Me despierto temprano. Voy a la cocina, me preparo un café y lo acompaño con un pedazo de torta. Pienso que está rica, lleva trozos de nueces y manzana, y ha sido mi desayuno de los últimos días.
Media hora después me meto en la cama a ver algo en Netflix, lo que sea que me llame la atención. Doy con un documental, pero a los pocos minutos mis ojos comienzan a cerrarse. Me gusta dormir Netflix, pero esta vez quiero prestarle atención al documental, así que apago el televisor y cierro los ojos con el firme propósito de quedarme dormido.
Caigo en ese paraje brumoso que comprende los límites entre la vigilia y el sueño, en un estado de duermevela. y algunas imágenes comienzan a aparecer en mi cerebro. No sé si son producto de mi imaginación, micro-sueños o una mezcla de los dos. Como siempre ocurre, mi inconsciente comienza a vomitar información.
Aparezco, con un grupo de amigos a los que no les veo la cara, en la terraza de una plazoleta de comidas. Hay platos y bebidas ya terminados enfrente nuestro, y caigo en cuenta de que no llevo tapabocas.
Siento angustia y algo de pena con el resto de las personas que están alrededor mío, y les digo que por favor me esperen, pues necesito comprarme uno.

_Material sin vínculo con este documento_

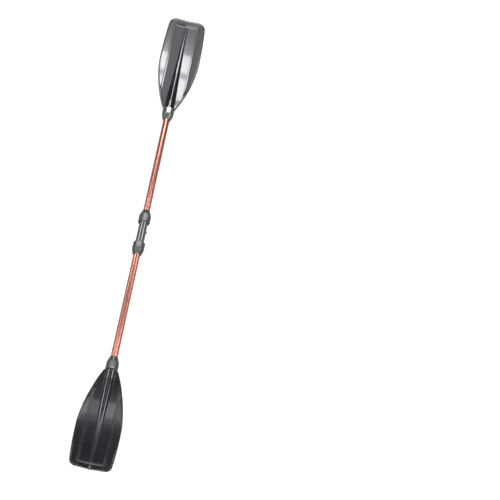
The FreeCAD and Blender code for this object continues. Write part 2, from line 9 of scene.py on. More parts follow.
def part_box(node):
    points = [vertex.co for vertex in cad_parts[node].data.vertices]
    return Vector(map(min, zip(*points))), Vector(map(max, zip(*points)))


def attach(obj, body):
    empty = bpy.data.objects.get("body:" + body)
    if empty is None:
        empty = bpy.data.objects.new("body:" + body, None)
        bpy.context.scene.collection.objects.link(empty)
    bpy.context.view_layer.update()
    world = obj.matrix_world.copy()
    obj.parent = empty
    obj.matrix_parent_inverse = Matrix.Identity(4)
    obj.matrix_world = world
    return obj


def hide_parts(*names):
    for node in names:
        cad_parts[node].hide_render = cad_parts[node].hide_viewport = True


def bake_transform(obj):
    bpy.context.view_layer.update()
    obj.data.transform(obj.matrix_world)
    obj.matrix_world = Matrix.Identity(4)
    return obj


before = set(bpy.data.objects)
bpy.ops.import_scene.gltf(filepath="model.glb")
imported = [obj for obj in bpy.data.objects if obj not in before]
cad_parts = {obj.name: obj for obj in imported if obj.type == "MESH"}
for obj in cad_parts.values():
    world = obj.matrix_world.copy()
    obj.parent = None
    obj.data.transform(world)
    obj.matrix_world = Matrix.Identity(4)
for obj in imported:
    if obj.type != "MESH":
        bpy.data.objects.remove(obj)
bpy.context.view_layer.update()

# A four-piece kayak paddle. Meshes are worked out in millimetres, with x along
# the paddle, in each piece's own frame, and are placed in metres.
MM = 0.001
WELD = 1e-7         # vertices nearer than this, in metres, become one
SCENE = bpy.context.scene


# ------------------------------------------------------------ sizes from the frame

def span(node, axis):
    """Lowest and highest coordinate of a CAD node along an axis, in millimetres."""
    low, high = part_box(node)
    return low[axis] / MM, high[axis] / MM


TUBE_LOW, TUBE_HIGH = span("right_shaft", 2)
AXIS_Z = (TUBE_LOW + TUBE_HIGH) / 2
SHAFT_R = (TUBE_HIGH - TUBE_LOW) / 2
SLEEVE_END = span("centre_sleeve", 0)[1]
CENTRE_FACE = span("right_centre_nut", 0)[0]
NUT_LENGTH = span("right_centre_nut", 0)[1] - CENTRE_FACE
BLADE_FACE = span("right_blade_nut", 0)[1]
BLADE_LENGTH = span("right_blade", 0)[1] - BLADE_FACE
BUTTON_X = sum(span("snap_button", 0)) / 2
BUTTON_FOOT, BUTTON_TOP = span("snap_button", 1)

TUBE_WALL, BORE_FIT, PART_GAP = 1.2, 0.25, 0.3
SHAFT_INNER_R = SHAFT_R - TUBE_WALL
BORE_R = SHAFT_R + BORE_FIT
NECK_WALL, SLEEVE_WALL, MOUTH_RISE, MOUTH_DEPTH = 3.75, 3.25, 2.65, 14.0
NECK_LENGTH = SLEEVE_END - CENTRE_FACE
NECK_R = BORE_R + NECK_WALL
SLEEVE_R = BORE_R + SLEEVE_WALL
MOUTH_R = BORE_R + MOUTH_RISE

THREAD_PITCH, THREAD_HEIGHT, THREAD_ROW = 4.0, 1.4, 0.5
THREAD_START, THREAD_TURNS, THREAD_BASE, THREAD_CREST = 8.0, 4.5, 1.2, 0.5
GROOVE_START, GROOVE_TURNS, GROOVE_BASE, GROOVE_CREST = -4.0, 8.5, 1.38, 0.85

KEY_DEGREES, NOTCH_DEGREES = 22.0, 24.0
OUTER_NOTCH, INNER_NOTCH = 10.3, 10.0
FEATHER_DEGREES = 60.0
BUTTON_R, BUTTON_PLAY = 4.0, 0.2


# ------------------------------------------------------------ mesh tools

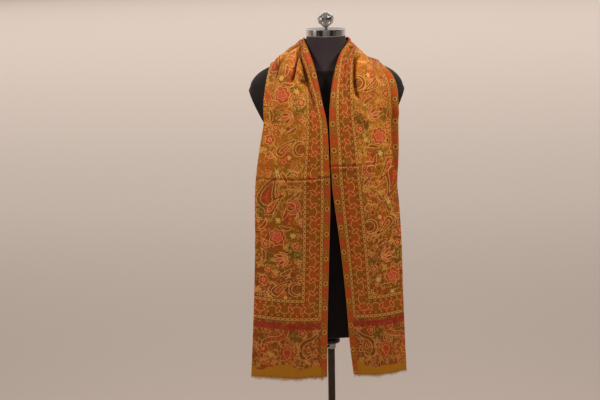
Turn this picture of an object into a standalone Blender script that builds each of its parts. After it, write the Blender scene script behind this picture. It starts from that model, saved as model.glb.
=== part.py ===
"""Shawl folded in three, worn open round the neck of a limbless dress form on a pole stand."""

import math

import bmesh
import bpy
import numpy as np
from mathutils import Vector
from mathutils.bvhtree import BVHTree

# Main sizes in metres. The front of the form faces -Y and Z is up.
NECK_TOP = 1.45
CM = 0.01

WALL = 0.0012
LAYER_PITCH = 0.0024
INNER_FOLD_INSET = 0.055
SEAM_STEP = 0.008
CLOTH_OFF_BODY = 0.0026
SELVEDGE_SINK = 0.20
SELVEDGE_SWING = 0.85

FALL_LOWER_ROWS = 8
FALL_UPPER_ROWS = 17
FALL_BREAK_ROW = 5.0
WRAP_ROWS = 19
FRONT_COLUMNS = 15
HIDDEN_COLUMNS = 6
TURN_COLUMNS = 2

SHOULDER_ROW_LEFT = 13.0
SHOULDER_ROW_RIGHT = 19.0
LAST_ROW = 32.0

FRINGE_STRANDS = 42
FRINGE_STRIP = 0.0020
FRINGE_STRAND = 0.0040
FRINGE_PARTING = 0.0004
FRINGE_WALL = 0.0010

NECK_GAP = 0.0003
CAP_RADIUS = 0.0495
CAP_HEIGHT = 0.0185
BALL_RADIUS = 0.0205
BALL_HEIGHT = 0.0405
POLE_RADIUS = 0.0095
SOCKET_TOP = -0.7603
SOCKET_FOOT = -0.8045
COLLAR_HEIGHT = 0.0170
COLLAR_RADIUS = 0.0120
BASE_RADIUS = 0.2150
BASE_HEIGHT = 0.0160
POLE_ACROSS = 0.0040

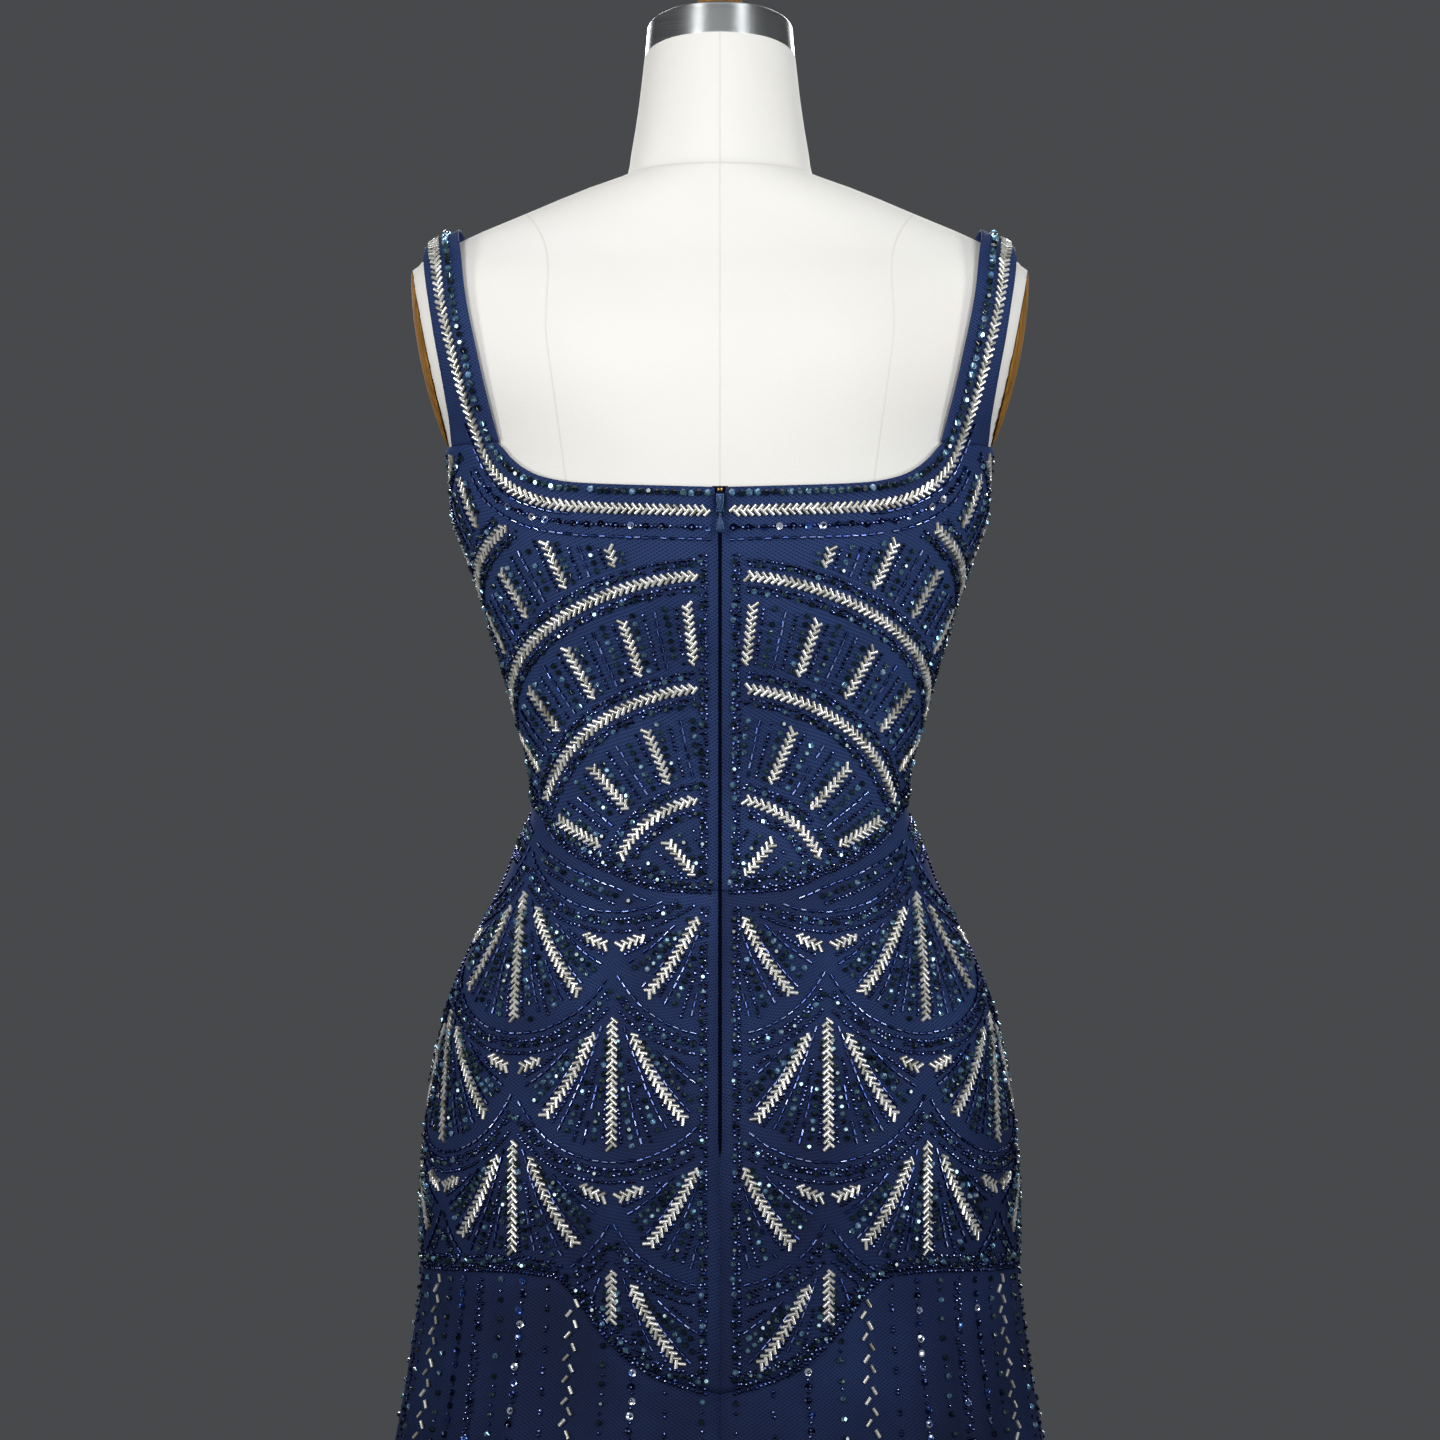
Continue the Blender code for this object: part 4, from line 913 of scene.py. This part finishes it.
# Each pattern's threads: kind, pitch, first bead, distance to the side, turn on the cloth, share kept, stray.
beadPatterns = dict(
    braid=[("silver", 0.0042, 0.0, 0.00132, 47, 1, 0.0), ("silver", 0.0042, 0.0021, -0.00132, -47, 1, 0.0)],
    crystals=[("crystal", 0.0051, 0.0, 0.0, None, 0.97, 0.0002)],
    gems=[("gem", 0.0050, 0.0, 0.0, None, 0.95, 0.00025)],
    seeds=[("seed", 0.0028, 0.0, 0.0, 0, 0.97, 0.0002)],
    dashes=[("dash", 0.0054, 0.0, 0.0, 0, 0.98, 0.00015)],
    sequins=[("sequin", 0.0092, 0.0, 0.0, 0, 0.94, 0.0003), ("small", 0.0092, 0.0, 0.0, 0, 0.94, 0.0001),
             ("seed", 0.0092, 0.0036, 0.0, 0, 1, 0.0002), ("seed", 0.0092, 0.0060, 0.0, 0, 1, 0.0002)],
    cluster=[("gem", 0.0052, 0.0, 0.0006, None, 0.9, 0.0012), ("seed", 0.0030, 0.0, 0.0031, 0, 0.9, 0.0007),
             ("seed", 0.0027, 0.0013, -0.0028, 0, 0.93, 0.0006), ("seed", 0.0052, 0.0026, 0.0004, 0, 0.9, 0.0010)],
    outline=[("seed", 0.0028, 0.0, -0.0015, 0, 0.95, 0.0004), ("gem", 0.0092, 0.0, 0.0013, None, 0.93, 0.0005),
             ("seed", 0.0092, 0.0036, 0.0013, 0, 0.95, 0.0005), ("seed", 0.0092, 0.0062, 0.0014, 0, 0.95, 0.0005)],
    zigzag=[("silver", 0.0130, 0.0, 0.0021, 28, 0.97, 0.0003),
            ("silver", 0.0130, 0.0065, -0.0021, -40, 0.97, 0.0003)],
    double=[("seed", 0.0036, 0.0, 0.0014, 0, 0.9, 0.0005), ("seed", 0.0036, 0.0018, -0.0014, 0, 0.9, 0.0005),
            ("sequin", 0.0230, 0.0050, 0.0004, 0, 0.8, 0.0005)],
    stream=[("gem", 0.0116, 0.0, 0.0, None, 0.95, 0.0004), ("small", 0.0116, 0.0058, 0.0, 0, 0.5, 0.0004)],
    spangle=[("sequin", 0.0086, 0.0, 0.0, 0, 0.95, 0.0005), ("small", 0.0086, 0.0, 0.0, 0, 0.95, 0.0002),
             ("small", 0.0086, 0.0043, 0.0, 0, 0.9, 0.0004)],
    twins=[("seed", 0.0125, 0.0, 0.0, 0, 0.95, 0.0003), ("seed", 0.0125, 0.0025, 0.0, 0, 0.95, 0.0003)],
)
sewing = dict(      # metres, except height, lean and sizeSpread, which are shares, and turnSpread in degrees
    height=0.9, sunk=0.00015, turnSpread=2.0, lean=0.5, sizeSpread=0.035, first=0.001, last=0.0008,
    alongSpread=0.0004, onSequin=0.0011,
)
sewn = {}      # the beads of each cloth piece, by kind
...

Llego a una tienda, una mezcla entre droguería y supermercado, y le pregunto a uno de los empleados en dónde están los tapabocas. Me da unas indicaciones genéricas: “Al fondo y voltea a la derecha”. Cuando llego al lugar indicado veo unas bolsas blancas en las que, supongo, van empacados los tapabocas. Tomo una y me dirijo a la caja del lugar.
Apenas pago el producto, destapo con ansias lo que compré y adentro viene una bolsa de pan tajado y algo verde, en caucho, parece una esponjilla para lavar.
Siento rabia hacia todo: la pandemia, el supermercado, el empleado que me tomó del pelo, el haber olvidado el tapabocas en la casa, y cuando me voy a devolver para protestar, el sueño se diluye.